If you keep the design simple, use practical paper options, keep the invitation suite light, and avoid heavy embellishment, diy invitations can absolutely save money. That is especially true if you already have some tools, enjoy the process, and are comfortable with at least basic graphic design and printing.

But if your own wedding invitations involve handmade paper, premium materials, multiple inserts, wax seals, envelope liners, a lot of custom assembly, and hours of home printing, the savings can disappear fast. At that point, diy is still valid, but it is no longer automatically cheaper.

For many couples, the best answer is not extreme diy and not fully bespoke. It is a middle lane: create the look you want, then let a professional printer help you get a more reliable final product.

That route still gives you custom control. It still gives you your own invitations. It just asks less from your time, your printer, and your patience.

FAQs

Are diy wedding invitations always cheaper?

No. Diy wedding invitations are only cheaper when the project stays simple enough to stay efficient. Once you add extra materials, extra pieces, postage upgrades, and a lot of labor, the overall cost can rise quickly.

Is home printing cheaper than using a print shop?

Sometimes. Home printing is usually cheaper only when the design is simple, the paper works well in your printer, and the quantity is manageable. For larger weddings or heavier paper, a print shop often gives better value.

What paper is best for affordable but nice-looking invitations?

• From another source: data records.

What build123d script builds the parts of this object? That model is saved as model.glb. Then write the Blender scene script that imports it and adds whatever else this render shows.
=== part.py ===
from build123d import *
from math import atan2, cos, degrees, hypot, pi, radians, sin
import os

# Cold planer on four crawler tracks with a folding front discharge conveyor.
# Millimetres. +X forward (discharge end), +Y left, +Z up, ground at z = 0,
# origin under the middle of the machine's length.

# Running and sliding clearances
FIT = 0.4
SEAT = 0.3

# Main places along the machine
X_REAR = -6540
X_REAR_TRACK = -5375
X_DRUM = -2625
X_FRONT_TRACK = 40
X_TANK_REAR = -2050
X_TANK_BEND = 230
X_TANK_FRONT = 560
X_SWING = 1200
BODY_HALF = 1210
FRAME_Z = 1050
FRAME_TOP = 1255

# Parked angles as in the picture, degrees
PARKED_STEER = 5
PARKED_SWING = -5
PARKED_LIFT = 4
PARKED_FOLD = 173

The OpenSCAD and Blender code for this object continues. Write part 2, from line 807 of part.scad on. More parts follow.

A practical middle-ground cover weight is usually best. Current guidance on your site points to 100 lb to 110 lb cover as a strong default for a main invitation, while lighter cover weights can work for inserts and reply cards.

Do I need printed RSVP cards?

Not always. Printed RSVP cards still work well, but a qr code or wedding website can be a cheaper option if it is clearly explained and easy for guests to use.

What detail makes diy invitations unexpectedly expensive?

Postage is one of the big ones. Weight, shape, thickness, and rigidity can all affect the final price at the post office.